Убийство времени. Автобиография | страница 40



Когда я полностью оправился от болезни, то поступил в Веймарскую музыкальную академию, чтобы продолжить учебу. Меня прослушивал Максим Валлентин, потом Йозеф-Мария Хаушильд, а затем и весь штат. Максим Валлентин, бывший директор немецкого театра в Москве, проповедовал метод Станиславского. Хаушильд был знаменитым певцом, слегка чванливым («Я могу спеть весь «Зимний путь» без передышки»), но вежливым и чутким. Меня зачислили, дали стипендию, талоны на еду (я получил категорию Schwerarbeiter — человек, занимающийся тяжелым трудом), и я начал свой «тяжелый труд». Я все еще жил в госпитале в Апольде и приезжал в Веймар на поезде. Чтобы профинансировать свое предприятие, я продал свои армейские часы русским солдатам — в три приема: сначала выручил небольшую сумму за часы так себе; затем чуть побольше за часы, которые были еще хуже; и, наконец, устроил целое представление, чтобы выручить побольше за последние часы. Я натер их жиром, затем опустил в воду, отметил, что они все еще работают и принял самое большое предложение. Общий итог: двести марок — по тем временам круглая сумма.

Примерно через три месяца я переехал в Веймар. Я отыскал подвал, в котором некий торговец установил железную кровать — вокруг был целый склад отживших свое печей и котлов. Это была большая холодная комната, с одной-единственной лампочкой, свисающей с потолка, по стенам текла вода, в маленькое окошко были видны ноги идущих мимо пешеходов, а компанию мне составляли тараканы и пауки.

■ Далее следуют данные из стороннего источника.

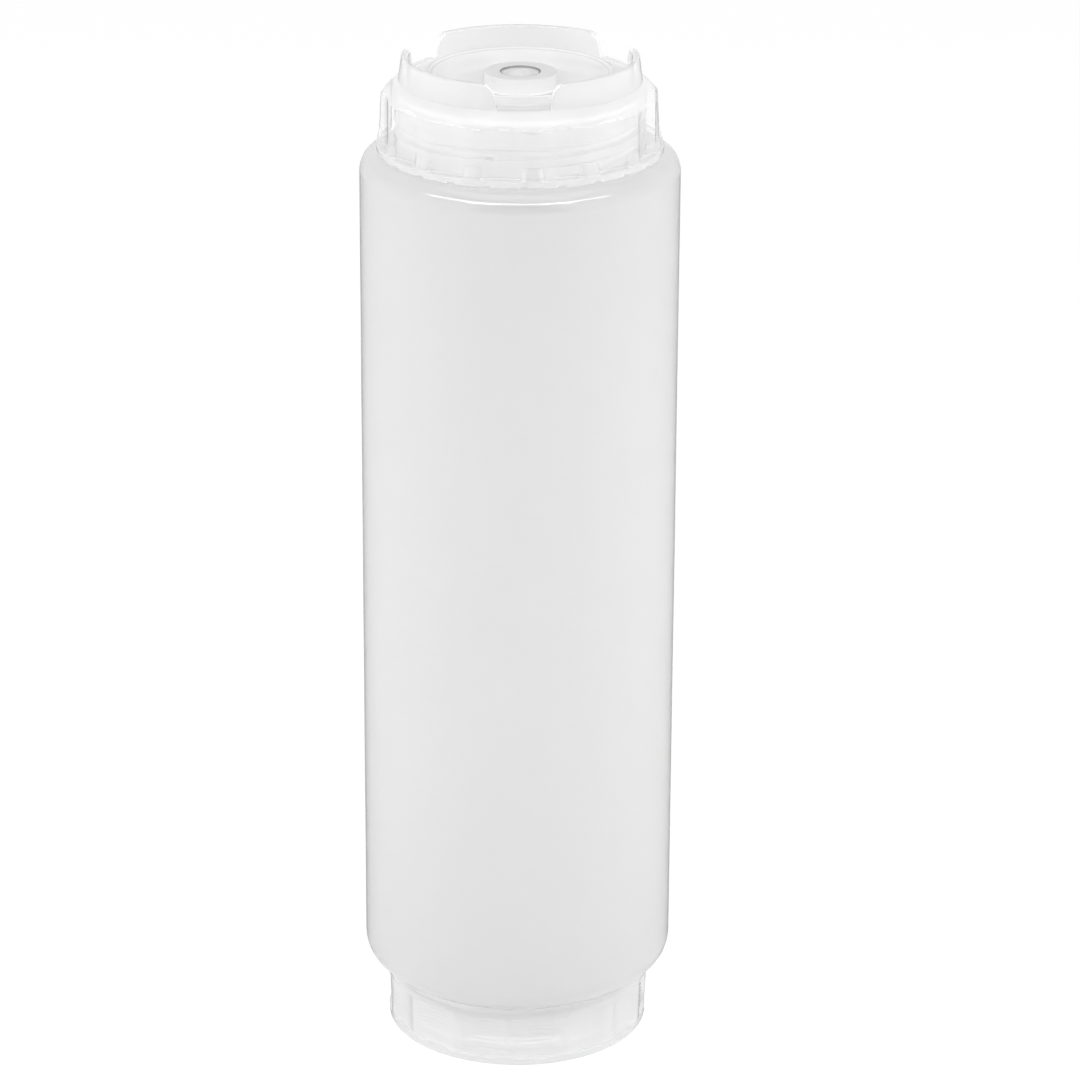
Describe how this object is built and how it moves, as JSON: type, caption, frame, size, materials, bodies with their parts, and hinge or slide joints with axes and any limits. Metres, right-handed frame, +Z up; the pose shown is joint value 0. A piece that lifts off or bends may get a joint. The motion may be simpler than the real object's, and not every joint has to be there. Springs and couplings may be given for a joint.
{
  "type": "condiment squeeze bottle",
  "caption": "Two-ended squeeze bottle for sauces: soft tube with a screw-on refill cap below and a screw-on valved dispensing cap with arched standing legs above.",
  "frame": {"origin": "centre of the foot ring of the refill cap, on the surface that the bottle stands on", "axes": "+Z up along the bottle's axis to the dispensing end; -Y is the front, where one of the openings between the legs faces"},
  "size_m": [0.07, 0.07, 0.229],
  "materials": {
    "body": "milky translucent soft polyethylene, satin",
    "cap": "natural clear polypropylene, glossy",
    "silicone": "clear silicone, satin",
    "retainer": "natural polypropylene, semi-gloss"
  },
  "bodies": {
    "bottle": {"bottle_body": "body"},
    "dispensing_seat": {"dispensing_seal": "silicone"},
    "dispensing_end": {"dispensing_cap": "cap", "dispensing_valve": "silicone", "valve_retainer": "retainer"},
    "refill_seat": {"refill_seal": "silicone"},
    "refill_end": {"refill_cap": "cap"}
  },
  "joints": [
    {"name": "dispensing_cap_rise", "type": "slide", "parent": "bottle", "child": "dispensing_seat", "axis": [0, 0, 1], "range_m": [0, 0.01261]},
    {"name": "dispensing_cap_turn", "type": "hinge", "parent": "dispensing_seat", "child": "dispensing_end", "pos_m": [0, 0, 0.20778], "axis": [0, 0, 1], "range_deg": [0, 1080]},
    {"name": "refill_cap_drop", "type": "slide", "parent": "bottle", "child": "refill_seat", "axis": [0, 0, -1], "range_m": [0, 0.01261]},
    {"name": "refill_cap_turn", "type": "hinge", "parent": "refill_seat", "child": "refill_end", "pos_m": [0, 0, 0.01478], "axis": [0, 0, -1], "range_deg": [0, 1080]}
  ],
  "couplings": [
    {"joint": "dispensing_cap_rise", "follows": "dispensing_cap_turn", "m_per_rad": 0.00066845},
    {"joint": "refill_cap_drop", "follows": "refill_cap_turn", "m_per_rad": 0.00066845}
  ]
}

Здесь я спал, читал (Кьеркегора, историю театра Девриента, «Иосифа в Египте» Томаса Манна — этот роман тогда только вышел), писал заметки и принимал гостей. Кроме того, я открыл особый способ посещать репетиции и спектакли в Национальном театре. Заходя в боковой вход, я шел по артистическому коридору и занимал место в ложе советского городского командования. Никто не гнал меня оттуда — в том числе и сам генерал, который время от времени появлялся со свитой.

Здесь я смотрел драмы (помню «Марию Магдалину» Геббеля), оперы, балет и слушал концерты. «Фиделио» меня разочаровал. Слишком много воплей, слишком много жестикуляции, слишком много Хороших Людей. «Меня это не удивляет, — сказала Розмари. — Ты ведь был на войне. Погоди немного, и твоя любовь к театру вернется». Это было время, когда известные актеры появлялись в неожиданных театрах. Петер Андерс выступил с концертом; Генрих Крайфангер, тенор Венской государственной оперы, пел в «Паяцах», в «Стране смеха» и также дал сольный концерт. «Он будет орать, как резаный, — заявил я пришедшей Розмари, — у него нет изящества». Первую часть концерта Розмари провела, стоя у стены: «Хочу рассудить сама», — сказала она. Она согласилась со мной, когда вернулась на место. После концерта я расспросил Крайфангера о его технике. Он сказал: «Это очень сложный труд — надо учитывать работу тридцати пяти различных мышц». В Веймаре были и замечательные местные певцы — в том числе Рудольф Люстиг, уроженец Вены, позже отправившийся в Берлин, Вену и Байройт, и Карл Пауль — могучий баритон, но актер не выдающийся. Филармоническим оркестром дирижировал Герман Абендрот. Здесь я послушал Пятую симфонию Чайковского — в то время это была моя излюбленная «эмоциональная грязевая ванна»; в Апольде я посмотрел «Дона Паскуале» — Норина метала в нем искры, а Карл Пауль пел доктора Малатесту; в Эрфурте я смотрел «Дон Жуана» с Карлом Шмитт-Вальтером в главной роли — это было зрелище, от которого захватывало дух. Мы с Розмари часто читали друг другу стихи — баллады, любовные стихотворения и что-нибудь пометафизичней. Моргенштерновские «Песни висельников» были нашей любимой книгой. Молодые поэты разыскивали меня и спрашивали моего мнения о своих стихах — понятия не имею, с чего бы это.